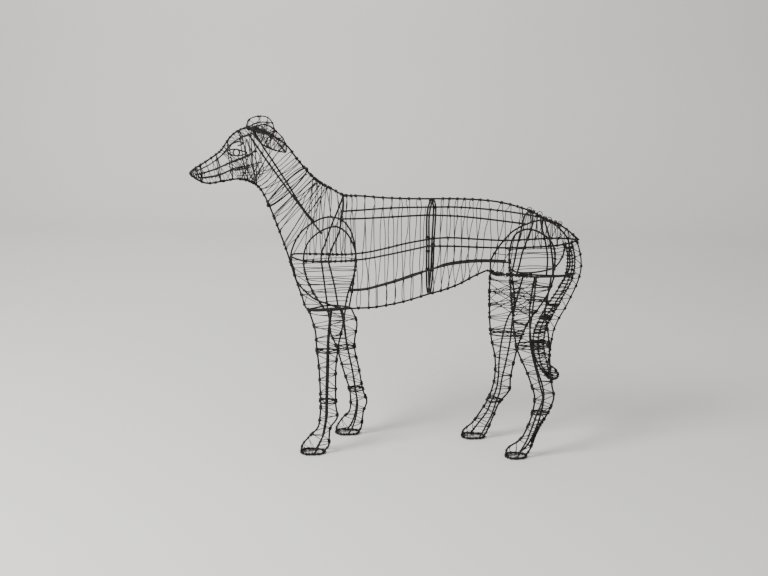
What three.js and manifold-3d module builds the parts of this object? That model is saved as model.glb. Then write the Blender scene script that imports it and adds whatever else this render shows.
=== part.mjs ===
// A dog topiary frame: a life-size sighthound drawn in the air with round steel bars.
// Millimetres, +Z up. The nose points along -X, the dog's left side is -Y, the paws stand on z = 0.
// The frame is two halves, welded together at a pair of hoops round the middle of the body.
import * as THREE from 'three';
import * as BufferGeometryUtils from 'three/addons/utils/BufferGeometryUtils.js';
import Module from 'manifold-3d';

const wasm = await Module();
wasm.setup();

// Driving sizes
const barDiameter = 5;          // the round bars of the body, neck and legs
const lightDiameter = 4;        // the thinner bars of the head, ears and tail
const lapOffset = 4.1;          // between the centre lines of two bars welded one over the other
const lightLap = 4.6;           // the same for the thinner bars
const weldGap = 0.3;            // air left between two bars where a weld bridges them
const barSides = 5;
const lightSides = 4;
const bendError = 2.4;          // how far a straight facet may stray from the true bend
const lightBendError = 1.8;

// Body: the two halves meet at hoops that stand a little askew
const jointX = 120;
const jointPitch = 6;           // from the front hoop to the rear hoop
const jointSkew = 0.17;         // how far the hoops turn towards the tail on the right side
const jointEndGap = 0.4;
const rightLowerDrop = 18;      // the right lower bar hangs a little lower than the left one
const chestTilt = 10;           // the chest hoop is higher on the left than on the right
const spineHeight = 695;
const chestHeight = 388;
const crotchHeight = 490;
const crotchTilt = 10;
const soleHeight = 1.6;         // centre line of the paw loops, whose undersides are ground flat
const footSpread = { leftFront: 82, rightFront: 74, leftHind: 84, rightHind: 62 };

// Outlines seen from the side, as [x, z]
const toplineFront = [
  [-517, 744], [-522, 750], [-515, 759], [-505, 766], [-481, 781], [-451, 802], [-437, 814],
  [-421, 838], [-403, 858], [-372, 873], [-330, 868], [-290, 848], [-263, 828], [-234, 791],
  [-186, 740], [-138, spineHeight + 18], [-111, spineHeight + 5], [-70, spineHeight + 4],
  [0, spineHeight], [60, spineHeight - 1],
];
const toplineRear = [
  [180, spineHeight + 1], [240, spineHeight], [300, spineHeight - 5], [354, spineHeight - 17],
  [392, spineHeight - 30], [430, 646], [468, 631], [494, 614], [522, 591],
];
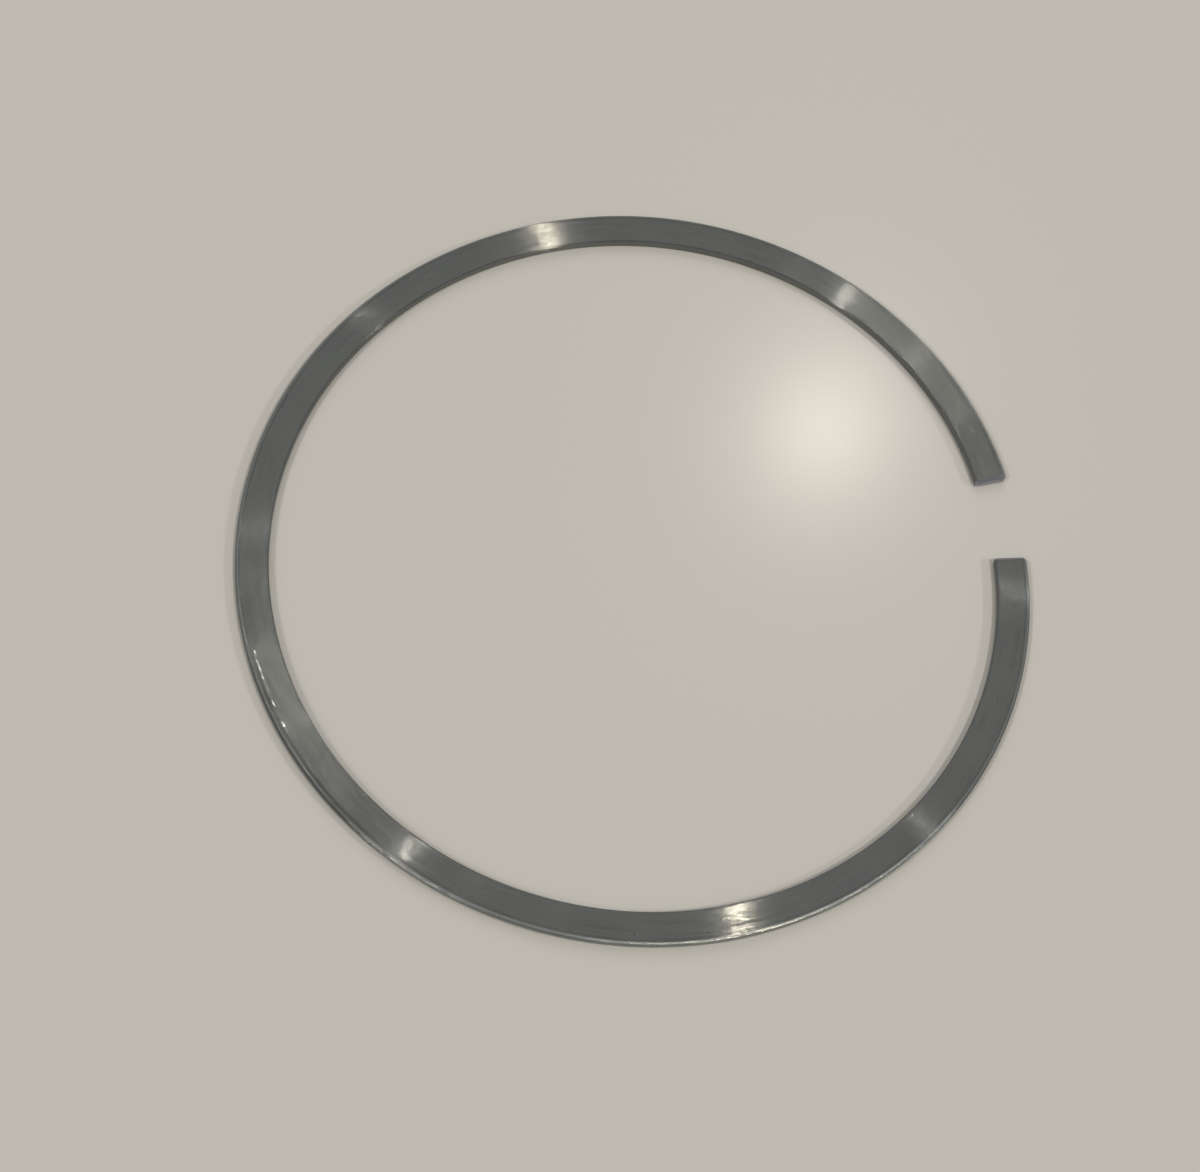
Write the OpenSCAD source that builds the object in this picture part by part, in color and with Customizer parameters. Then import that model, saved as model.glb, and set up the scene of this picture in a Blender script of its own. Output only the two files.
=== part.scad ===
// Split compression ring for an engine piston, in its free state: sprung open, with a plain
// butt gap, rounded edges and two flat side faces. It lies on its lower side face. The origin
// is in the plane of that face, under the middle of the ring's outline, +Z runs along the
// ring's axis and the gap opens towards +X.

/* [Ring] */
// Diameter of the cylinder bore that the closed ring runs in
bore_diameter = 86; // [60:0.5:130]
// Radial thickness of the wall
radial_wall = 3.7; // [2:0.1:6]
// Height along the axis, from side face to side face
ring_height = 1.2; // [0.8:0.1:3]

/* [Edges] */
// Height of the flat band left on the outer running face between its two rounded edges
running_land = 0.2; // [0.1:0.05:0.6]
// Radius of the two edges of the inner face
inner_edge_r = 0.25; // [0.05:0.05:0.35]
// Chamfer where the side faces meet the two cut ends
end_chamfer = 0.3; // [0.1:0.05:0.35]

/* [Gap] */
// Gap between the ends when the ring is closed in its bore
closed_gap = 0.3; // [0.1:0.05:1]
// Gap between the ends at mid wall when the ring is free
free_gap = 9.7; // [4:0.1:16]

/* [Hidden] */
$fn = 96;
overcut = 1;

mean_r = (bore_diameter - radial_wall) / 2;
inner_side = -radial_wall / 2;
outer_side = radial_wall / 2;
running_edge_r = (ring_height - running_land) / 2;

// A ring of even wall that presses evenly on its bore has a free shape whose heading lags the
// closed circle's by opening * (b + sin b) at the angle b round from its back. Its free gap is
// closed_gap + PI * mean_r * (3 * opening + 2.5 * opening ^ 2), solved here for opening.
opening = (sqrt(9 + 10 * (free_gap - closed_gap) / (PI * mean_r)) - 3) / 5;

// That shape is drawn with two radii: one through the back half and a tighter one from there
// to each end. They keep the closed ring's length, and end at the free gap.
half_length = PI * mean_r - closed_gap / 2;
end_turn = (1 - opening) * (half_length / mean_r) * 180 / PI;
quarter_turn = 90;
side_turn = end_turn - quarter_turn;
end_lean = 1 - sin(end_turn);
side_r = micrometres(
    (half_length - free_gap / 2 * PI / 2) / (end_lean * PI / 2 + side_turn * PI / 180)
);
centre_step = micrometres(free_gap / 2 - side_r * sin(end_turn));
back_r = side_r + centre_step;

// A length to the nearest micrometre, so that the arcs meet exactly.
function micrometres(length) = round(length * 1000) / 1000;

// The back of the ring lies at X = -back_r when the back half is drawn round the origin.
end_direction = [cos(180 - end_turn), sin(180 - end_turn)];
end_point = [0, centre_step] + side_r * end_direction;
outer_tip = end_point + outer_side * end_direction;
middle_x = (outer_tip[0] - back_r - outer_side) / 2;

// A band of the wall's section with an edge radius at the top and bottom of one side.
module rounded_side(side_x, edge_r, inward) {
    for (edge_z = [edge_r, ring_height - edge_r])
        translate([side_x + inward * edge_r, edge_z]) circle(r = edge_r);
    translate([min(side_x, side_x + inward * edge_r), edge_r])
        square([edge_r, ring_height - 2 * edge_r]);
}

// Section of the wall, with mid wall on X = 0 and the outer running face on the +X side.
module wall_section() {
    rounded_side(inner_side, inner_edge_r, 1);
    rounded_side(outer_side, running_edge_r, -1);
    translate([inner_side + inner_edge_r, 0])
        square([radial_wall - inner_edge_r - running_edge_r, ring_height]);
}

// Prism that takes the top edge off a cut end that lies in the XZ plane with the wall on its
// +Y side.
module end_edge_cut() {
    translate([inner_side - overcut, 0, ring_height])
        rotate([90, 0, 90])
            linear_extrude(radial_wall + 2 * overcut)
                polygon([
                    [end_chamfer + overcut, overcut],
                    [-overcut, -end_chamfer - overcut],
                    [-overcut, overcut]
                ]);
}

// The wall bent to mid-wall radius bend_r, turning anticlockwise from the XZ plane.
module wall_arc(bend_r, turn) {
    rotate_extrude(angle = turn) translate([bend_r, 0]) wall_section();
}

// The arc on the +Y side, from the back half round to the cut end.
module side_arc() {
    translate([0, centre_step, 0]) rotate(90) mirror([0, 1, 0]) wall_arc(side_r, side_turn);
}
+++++
__Aim of the exercise__:
Out of the data above, set down the lines from the one with "Write the OpenSCAD" to the one with "end_chamfer = 0.3; // [0.1:0.05:0.35]", both included, exactly as written and with no additions.

__Reply to the task__:
Write the OpenSCAD source that builds the object in this picture part by part, in color and with Customizer parameters. Then import that model, saved as model.glb, and set up the scene of this picture in a Blender script of its own. Output only the two files.
=== part.scad ===
// Split compression ring for an engine piston, in its free state: sprung open, with a plain
// butt gap, rounded edges and two flat side faces. It lies on its lower side face. The origin
// is in the plane of that face, under the middle of the ring's outline, +Z runs along the
// ring's axis and the gap opens towards +X.

/* [Ring] */
// Diameter of the cylinder bore that the closed ring runs in
bore_diameter = 86; // [60:0.5:130]
// Radial thickness of the wall
radial_wall = 3.7; // [2:0.1:6]
// Height along the axis, from side face to side face
ring_height = 1.2; // [0.8:0.1:3]

/* [Edges] */
// Height of the flat band left on the outer running face between its two rounded edges
running_land = 0.2; // [0.1:0.05:0.6]
// Radius of the two edges of the inner face
inner_edge_r = 0.25; // [0.05:0.05:0.35]
// Chamfer where the side faces meet the two cut ends
end_chamfer = 0.3; // [0.1:0.05:0.35]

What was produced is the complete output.